Pull it out of the jug and place it in an oiled bowl. Cover it with a tea towel and stick it in the oven with the light on. When it’s doubled in size, knead in half a cup of currants and half a cup of sultanas. Place the dough in a lined loaf tin.

I’m actually using golden raisins until I can get back to Honest to Goodness and get some of their delicious sultanas. Poke those suckers in, they try to escape. Put it back in the oven with the light on until you can see the loaf rising over the top of the tin.

Brush the top with milk and sprinkle with cinnamon sugar. Bake for ten minutes at 220 degrees, then turn the oven down to 180 degrees for another thirty minutes or until it’s all brown and delicious looking.

That’s breakfast sorted.


Buttermilk Bread in the Thermomix

I have finally made a bread that the children will eat. I’m pretty good at making a worthy bread, all dense and full of seeds and activated currants and what have you. But my white bread also has traditionally come out a bit worthy, dense with a very crunchy crust. The kids just refuse to eat it. Even if it’s the only bread on offer they’ll eat almost anything else, corn crackers, cucumbers, expiring grapes, seaweed. But this bread came out light and fluffy and everything they’ve ever wanted in a bread. I’m not sure where they acquired this bourgeois taste in bread, but I may have to cull their friend lists.

It’s a recipe straight out of the Thermomix cookbook and I didn’t even tweak it much. Place in the Thermomix 180 grams of buttermilk, 200 grams of water, 20 grams of fresh yeast, a couple of turns of the sea salt grinder, 500 grams of flour and 10 grams of oil. I think the reason they put buttermilk in a few of their recipes is because you can actually make your own butter in the Thermomix, and you have buttermilk left over. You’d better believe it’s on my to do list.

Put the lid on and mix for five seconds on speed 7. Yes, it does sound a little arbitrary, doesn’t it. Set the dial to the closed lid position and knead for three minutes on Interval speed. And that’s one of the many annoying things about this recipe book, the basic white bread recipe calls for half that kneading time. A focaccia recipe (seriously, is anyone making focaccia? Where’s the Turkish bread recipe?) gives a two minute knead time. Inconsistent.

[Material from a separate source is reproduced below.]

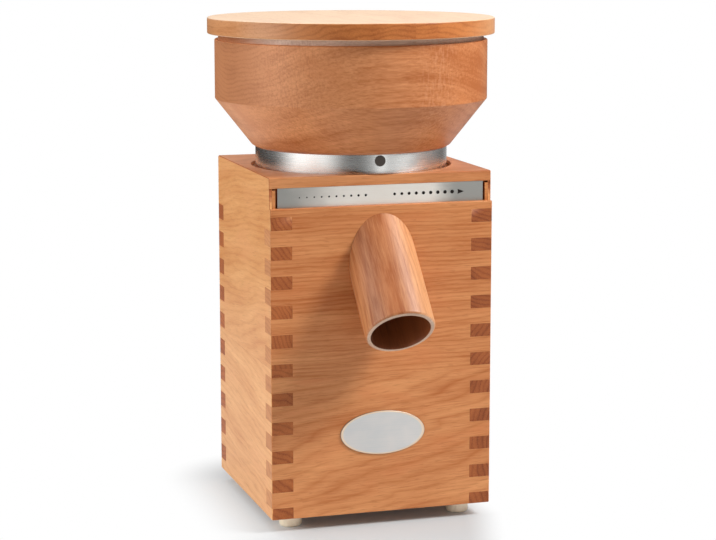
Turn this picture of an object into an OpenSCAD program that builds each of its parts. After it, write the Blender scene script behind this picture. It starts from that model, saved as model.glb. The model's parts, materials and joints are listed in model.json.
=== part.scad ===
// Electric grain mill. A finger-jointed beech box holds a motor and a milling
// chamber. The hopper screws into the top board and carries the upper stone, so
// turning it sets how fine the mill grinds. The runner stone turns on the motor
// shaft, and the flour leaves through the slanted spout.
// Heights below are above the box's lower edge, on the hopper's axis; placed()
// then stands the whole mill on its feet, over the middle of its footprint.

/* [Box] */
// Width of the box, side to side
box_w = 156; // [152:1:180]
// Depth of the box, front to back
box_d = 146; // [144:1:170]
// Height of the box, without its feet
box_h = 232; // [228:1:260]
// Thickness of the four panels
wall = 15; // [13:0.5:16]
// Height of one finger of a side panel
pin_h = 9; // [7:0.5:12]
// Height of one finger of the front and back panels
finger_h = 10.8; // [8:0.2:14]
// Height of a side panel's lowest finger, cut short by the lower edge
first_pin_h = 8.2; // [5:0.2:8.8]
// Thickness of the top board where it covers the panels
cap_t = 7; // [6:0.5:9]
// Height of the recess for the scale, under the top board
scale_h = 13.4; // [11:0.2:16]
// How far the recess and the top board stand back from the front panel
set_back = 3; // [1:0.5:4]
// Lip of the side panels that hides the ends of the scale rail
lip_t = 2.2; // [1.5:0.1:4]
// Thickness of the base board
base_t = 8; // [6:0.5:10]
// Width of the rebate that takes the base board
rebate = 8; // [5:0.5:10]

/* [Scale and badge] */
// Depth of the wooden rail behind the scale
rail_t = 8; // [6:0.5:9]
// Width of the end posts of the rail
post_w = 2.2; // [1.2:0.1:3]
// How far the end posts stop short of the top board
post_drop = 1.4; // [0.5:0.1:3]
// Width of the groove between an end post and the plate
groove_w = 1.5; // [0.8:0.1:3]
// Depth of that groove
groove_d = 4; // [2:0.5:5]
// Thickness of the scale plate and of the badge
plate_t = 0.8; // [0.5:0.1:1.2]
// How far the plate's face lies behind the end posts
plate_sink = 0.2; // [0:0.1:0.6]
// Width of the oval badge
badge_w = 60; // [40:1:80]
// Height of the oval badge
badge_h = 30.2; // [20:0.2:40]
// Height of the badge's centre
badge_z = 55.8; // [40:0.2:80]

/* [Spout] */
// Outer radius of the wooden spout
spout_r = 23.6; // [20:0.2:25]
// Radius of the bore of the spout
spout_in_r = 19.4; // [15:0.2:21]
// Length of the spout's axis in front of the panel
spout_len = 55.7; // [45:0.1:75]
// Angle of the spout below the level
spout_tilt = 46; // [44:0.5:50]
// Height at which the spout's axis meets the front of the panel
spout_z = 172; // [168:0.5:173]
// Depth of the seat that the spout is glued into
spout_seat = 3; // [2:0.5:3]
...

The dough is very sticky, I floured my hands before scraping it out. Place it in an oiled bowl and leave it in the oven covered with a damp tea towel with the light on for about half an hour, until it has doubled in size. Sling it into a lined loaf tin and back in the oven with the light on. I don’t cover it at this point, because I like to hop past and see how it’s going. This loaf rose a lot more than my white bread usually does. I baked it at 180 degrees for about forty minutes, you tap on it when it looks brown and it should sound hollow when done. Just look at that crumb.

I baked it yesterday afternoon and it is still soft and delightful today, another win over my usual recipe which goes stale almost immediately. It makes an excellent piece of toast.

One of the many things the kids have against home made bread is that they have to cut it themselves. It’s almost like living in the salt mines of Siberia, such a heartbreaking amount of manual labour. It’s got to be a good sign that even the Horror from Outer Space is chopping off chunks of it and eating it unadorned. “How is it?” I ask him. “I guess it’s OK”, he said, spraying me with crumbs. Praise indeed.